### The problem
The entire listing is to be repeated verbatim.

- - - - - - -

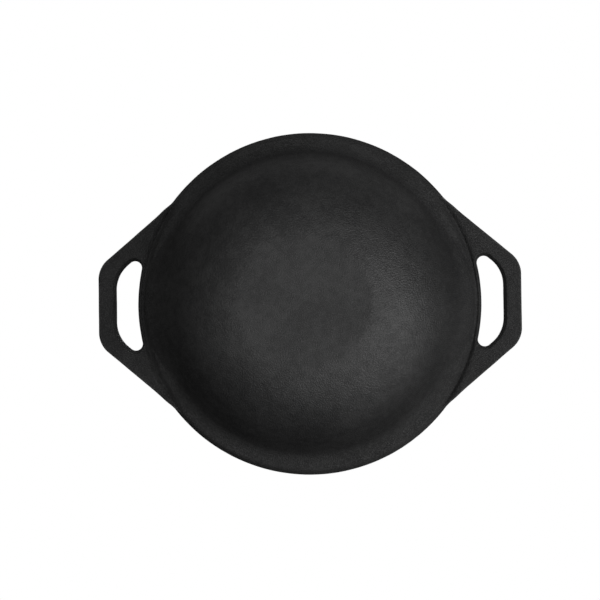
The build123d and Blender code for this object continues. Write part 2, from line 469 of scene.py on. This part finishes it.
# A handle plate in plan: a blunt loop round a D-shaped slot, its necks running out into the rim.
# The upper half is drawn and mirrored. Lengths in millimetres, directions in degrees.
handlePlate = {
    "top": 78.0,
    "under": 71.5,
    "tip": 161.1,
    "faces": 49.787,             # the direction that a slanted side faces
    "sideOffset": 126.5,         # its distance from the bowl's axis
    "cornerRound": 20.0,
    "neckRound": 180.0,
    "rimRadius": 130.5,
    "hidden": 125.4,             # radius of the end that lies inside the lip
    "hiddenTo": 45.5,            # direction where that end stops
    "rimFrom": 44.4,             # and where the outline is back at the rim
    "edgeRound": 1.2,
    "slotTip": 147.2,
    "slotInner": 131.7,
    "slotOffset": 113.0,
    "slotCorner": 23.8,
    "slotEnd": 4.7,
    "slotDraft": 22.0,           # the slot is wider towards the underside
    "topMouth": 0.9,             # how far the slot's edges are rounded, above and below
    "lowMouth": 0.9,
    "neckFrom": 33.0,            # directions between which the outer wall leans in to the lip
    "neckTo": 43.0,
    "tuck": 0.35,                # how deep it lies inside the lip after that
    # Near the lip the underside turns down to it and the top sinks into it: inside this radius, by
    # the depth given once it is this much nearer the axis
    "lipFillet": {"from": 128.6, "over": 3.0, "by": 0.6, "most": 1.2},
    "topDip": {"from": 129.0, "over": 0.8, "by": 0.5},
    "blendHeight": 2.0,          # how far from the underside and the top these two die out
    "columns": (30, 60, 56, 4, 32, 12),  # runs of columns along half an outline
    "hiddenKnot": 13.0,          # the outer outline's first run ends in this direction
    "sideKnots": (145.0, 147.5),     # its third and fourth end this far out on the slanted side
    "near": (2.7, 2.2, 1.8, 1.5),    # rows of the flat faces this far in from the outer edge
    "nearTop": 0.4,              # they lie further in by this on the top
    "nearUnder": 0.1,            # and further out on the underside
    "mouthRows": (8, 6),         # round the slot's lower and upper edge
    "wallRows": 4,
    "edgeRows": 7,
    "middleRows": 12,
}

# How far the black is rubbed off along a handle's section
handleRub = {"slotUnder": 0.3, "slotWall": 0.1, "slotTop": 0.7, "edge": 1.0, "side": 0.25, "face": 0.0}

outlineStep = 0.2                # millimetres between the points that an outline is first drawn with
fewestOnArc = 8
fewestOnLine = 4


def polar(radius, direction):
    # The point at this radius in this direction, in degrees.
    return radius * np.array((np.cos(np.radians(direction)), np.sin(np.radians(direction))))


def arcPath(centre, radius, start, end, inwards=False):
    # Rows of x, y and the direction out of the outline, along an arc between two directions: the centre
    # plus the radius times the direction's cosine and sine.
    length = abs(np.radians(end - start)) * radius
    t = np.radians(np.linspace(start, end, max(int(length / outlineStep), fewestOnArc)))
    way = np.column_stack([np.cos(t), np.sin(t)])
    return np.hstack([np.asarray(centre) + radius * way, -way if inwards else way])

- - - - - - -

### Answer to the task
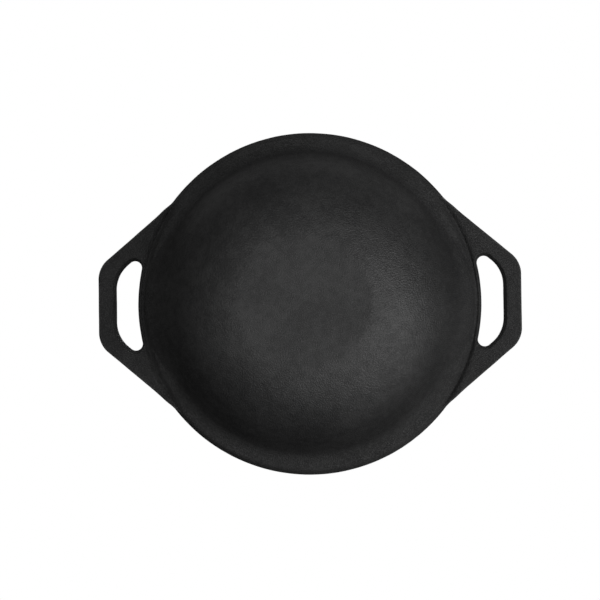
The build123d and Blender code for this object continues. Write part 2, from line 469 of scene.py on. This part finishes it.
# A handle plate in plan: a blunt loop round a D-shaped slot, its necks running out into the rim.
# The upper half is drawn and mirrored. Lengths in millimetres, directions in degrees.
handlePlate = {
    "top": 78.0,
    "under": 71.5,
    "tip": 161.1,
    "faces": 49.787,             # the direction that a slanted side faces
    "sideOffset": 126.5,         # its distance from the bowl's axis
    "cornerRound": 20.0,
    "neckRound": 180.0,
    "rimRadius": 130.5,
    "hidden": 125.4,             # radius of the end that lies inside the lip
    "hiddenTo": 45.5,            # direction where that end stops
    "rimFrom": 44.4,             # and where the outline is back at the rim
    "edgeRound": 1.2,
    "slotTip": 147.2,
    "slotInner": 131.7,
    "slotOffset": 113.0,
    "slotCorner": 23.8,
    "slotEnd": 4.7,
    "slotDraft": 22.0,           # the slot is wider towards the underside
    "topMouth": 0.9,             # how far the slot's edges are rounded, above and below
    "lowMouth": 0.9,
    "neckFrom": 33.0,            # directions between which the outer wall leans in to the lip
    "neckTo": 43.0,
    "tuck": 0.35,                # how deep it lies inside the lip after that
    # Near the lip the underside turns down to it and the top sinks into it: inside this radius, by
    # the depth given once it is this much nearer the axis
    "lipFillet": {"from": 128.6, "over": 3.0, "by": 0.6, "most": 1.2},
    "topDip": {"from": 129.0, "over": 0.8, "by": 0.5},
    "blendHeight": 2.0,          # how far from the underside and the top these two die out
    "columns": (30, 60, 56, 4, 32, 12),  # runs of columns along half an outline
    "hiddenKnot": 13.0,          # the outer outline's first run ends in this direction
    "sideKnots": (145.0, 147.5),     # its third and fourth end this far out on the slanted side
    "near": (2.7, 2.2, 1.8, 1.5),    # rows of the flat faces this far in from the outer edge
    "nearTop": 0.4,              # they lie further in by this on the top
    "nearUnder": 0.1,            # and further out on the underside
    "mouthRows": (8, 6),         # round the slot's lower and upper edge
    "wallRows": 4,
    "edgeRows": 7,
    "middleRows": 12,
}

# How far the black is rubbed off along a handle's section
handleRub = {"slotUnder": 0.3, "slotWall": 0.1, "slotTop": 0.7, "edge": 1.0, "side": 0.25, "face": 0.0}

outlineStep = 0.2                # millimetres between the points that an outline is first drawn with
fewestOnArc = 8
fewestOnLine = 4


def polar(radius, direction):
    # The point at this radius in this direction, in degrees.
    return radius * np.array((np.cos(np.radians(direction)), np.sin(np.radians(direction))))


def arcPath(centre, radius, start, end, inwards=False):
    # Rows of x, y and the direction out of the outline, along an arc between two directions: the centre
    # plus the radius times the direction's cosine and sine.
    length = abs(np.radians(end - start)) * radius
    t = np.radians(np.linspace(start, end, max(int(length / outlineStep), fewestOnArc)))
    way = np.column_stack([np.cos(t), np.sin(t)])
    return np.hstack([np.asarray(centre) + radius * way, -way if inwards else way])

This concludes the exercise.